_WHAT TO WORK ON_: Answer with one number: the count of lines in the listing below that hold the word "manifold".

_DATA SEGMENT_:
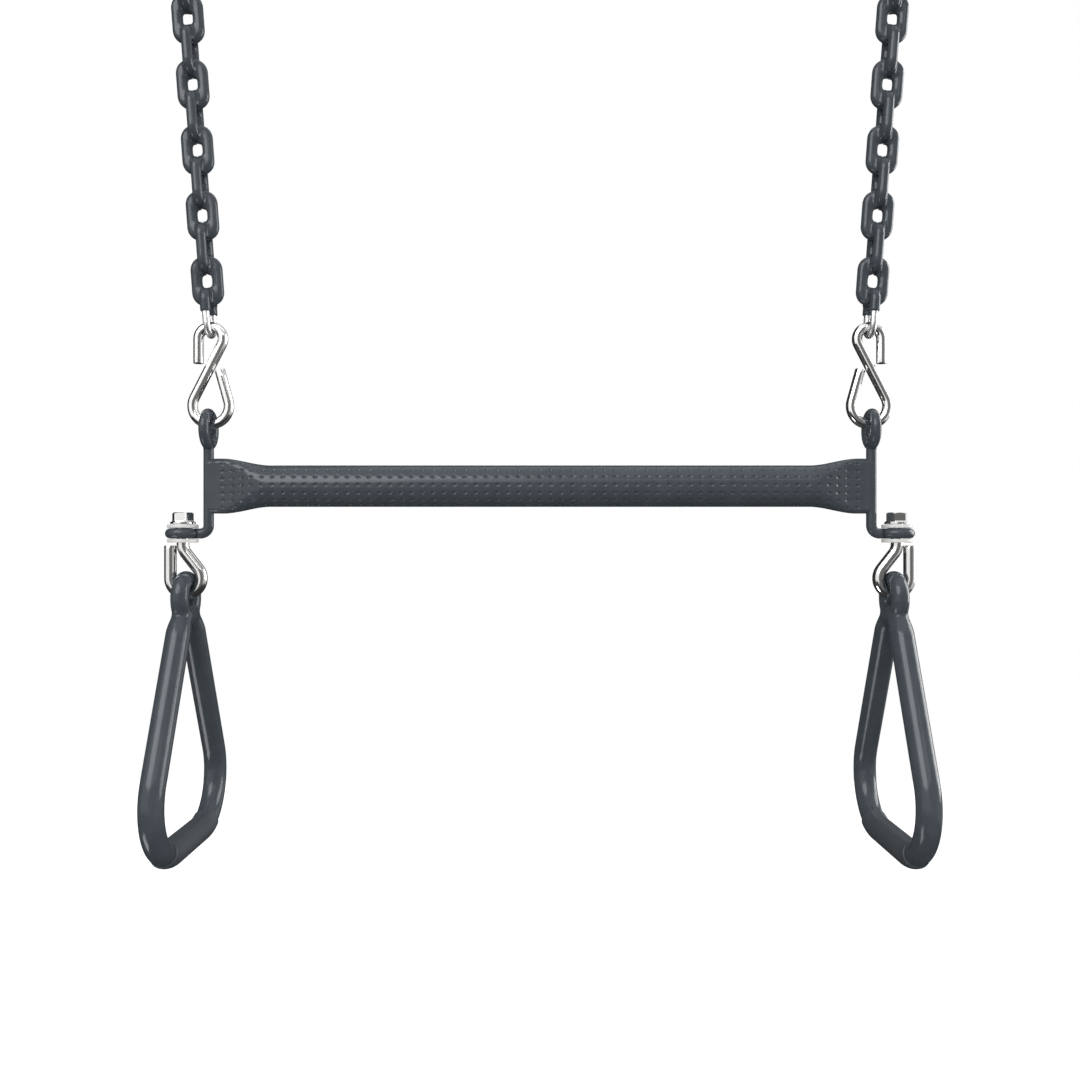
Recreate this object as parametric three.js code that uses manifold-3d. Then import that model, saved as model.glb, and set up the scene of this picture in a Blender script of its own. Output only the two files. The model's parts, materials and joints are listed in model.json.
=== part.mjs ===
// Trapeze bar with two triangular ring handles, hung from two coated chains.
// Sizes are in millimetres and degrees. +X runs along the bar, -Y faces the viewer, +Z is up.
// The origin lies midway between the two points where the top hooks bear on what holds them.

import * as THREE from "three";
import { mergeVertices } from "three/addons/utils/BufferGeometryUtils.js";
import Module from "manifold-3d";

const wasm = await Module();
wasm.setup();

// Clearances
const seatGap = 0.3; // between two pieces that bear on each other
const swivelPlay = 0.7; // round the swivel hook's shank in the rod's lower eye
const shankSink = 0.5; // of the swivel hook's threaded end below the nut's top
const cutOverrun = 5; // of a cutting tool past the piece it cuts

// Bar tube: steel tube with both ends pressed flat round the hanger rods
const rodSpacing = 508;
const tubeDiameter = 31.75;
const tubeWall = 2;
const flatHeight = 42;
const flatThickness = 11.4;
const flatCornerRadius = 4;
const pressLength = 36.5; // from round to flat
const flatLength = 11; // from the flat's start to the rod's axis
const lipSetback = 1.4; // of the pressed end's rim from the rod's axis
const lipRound = 1.2; // of the pressed end's edges

// Hanger rods: one coated rod a side, with an upright eye above and a level eye below
const rodDiameter = 7.8;
const upperEyeInside = 16.4;
const upperEyeRise = 43.5; // of the upper eye's centre over the bar's axis
const upperEyeNeckRadius = 4.5;
const upperEyeOpenAngle = 17; // from the bottom of the eye to its cut end
const lowerEyeDrop = 36.3; // of the lower eye under the bar's axis
const lowerBendRadius = 6.2;
const lowerEyeNeckRadius = 5.3;
const lowerEyeOpenAngle = 21; // from the incoming rod to the eye's cut end

// S-hooks: two on the bar's rods and two that hang from the beam
const hookWire = 7.8;
const hookLength = 82.4; // over the outside of both loops
const hookUpperInside = 11;
const hookLowerInside = 20.2;
const hookUpperEnd = 18.7; // straight free end of the upper loop
const hookLowerEnd = 24.9; // straight free end of the lower loop
const hookLowerEndLean = 15.5;
const hookInset = 1.6; // of the hook's middle towards the bar's middle, from the rod's axis

// Chains: steel links dipped in vinyl, with the outer half of each end link left bare
const linkCount = 11;
const linkSteelWire = 5.4;
const linkCoat = 1.2;
const linkInsideLength = 25.5;
const linkInsideWidth = 8.7;
const hangSpacing = 545; // between the two points that carry the part

// Swivels: a forged hook that turns in the rod's lower eye, held by a nut over two washers
const swivelWire = 9.2;
const swivelLoopInside = 14.6;
const swivelLoopDrop = 27.5; // of the loop's centre under the lower washer
const swivelLoopInset = 2.3; // of the loop's centre towards the bar's middle
const swivelDiagonalAngle = 38;
const swivelNeckRadius = 12;
const swivelTipClear = 2.3; // between the free end and the lower washer
const washerDiameter = 23;
const washerThickness = 2.7;
const washerEdge = 0.5;
const nutAcrossFlats = 14.3;
const nutHexHeight = 7;
const nutFlangeDiameter = 18.8;
const nutFlangeHeight = 1.9;
const nutChamfer = 0.9;

// Ring handles: a coated steel triangle below a thinner upright eye, with a grip on its foot
const ringDiameter = 18;
const ringCoreDiameter = 16; // under the grip
const ringHeight = 173.3; // from the apex to the foot, on the rod's centre line
const ringFootHalf = 32.4; // half of the straight foot
const ringCornerRadius = 40.5;
const ringApexRadius = 17;
const ringEyeDiameter = 12.6;
const ringEyeInside = 16.2;
const ringEyeRise = 12.3; // of the eye's centre over the apex's centre line
const gripDiameter = 20.2;
const gripBendCover = 24; // of each corner's bend that the grip runs into
const gripFlatDepth = 0.9; // of the thumb flat along the grip's inner side

// Facets
const wireSides = 8;
const swivelSides = 10;
const ringSides = 12;
const lobeStep = 30; // of a link's or a small hook's bend
const eyeStep = 27;
const ringStep = 16;
const quarterPoints = 6; // round a quarter of the tube
const pressSteps = 6;
const roundSides = 20;
const hexSidePoints = 4;

const X = new THREE.Vector3(1, 0, 0);
const Y = new THREE.Vector3(0, 1, 0);
const Z = new THREE.Vector3(0, 0, 1);
const down = Z.clone().negate();
const radians = THREE.MathUtils.degToRad;
const degrees = THREE.MathUtils.radToDeg;

// Joins rings of equally many points, each counterclockwise about the way the rings run.
// A closed run comes back to its first ring, and an open one gets two end caps.
function loft(rings, closed) {
  const count = rings[0].length;
  const positions = rings.flat().flatMap((point) => point.toArray());
  const index = [];
  const last = closed ? rings.length : rings.length - 1;
  for (let i = 0; i < last; i += 1) {
    const here = i * count;
    const next = ((i + 1) % rings.length) * count;
    for (let j = 0; j < count; j += 1) {
      const k = (j + 1) % count;
      index.push(here + j, here + k, next + k);
      index.push(here + j, next + k, next + j);
    }
  }
  if (!closed) {
    const end = (rings.length - 1) * count;
    for (let j = 1; j < count - 1; j += 1) {
      index.push(0, j + 1, j);
      index.push(end, end + j, end + j + 1);
    }
  }
  const geometry = new THREE.BufferGeometry();
  geometry.setAttribute("position", new THREE.Float32BufferAttribute(positions, 3));
  geometry.setIndex(index);
  return geometry;
}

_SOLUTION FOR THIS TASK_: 2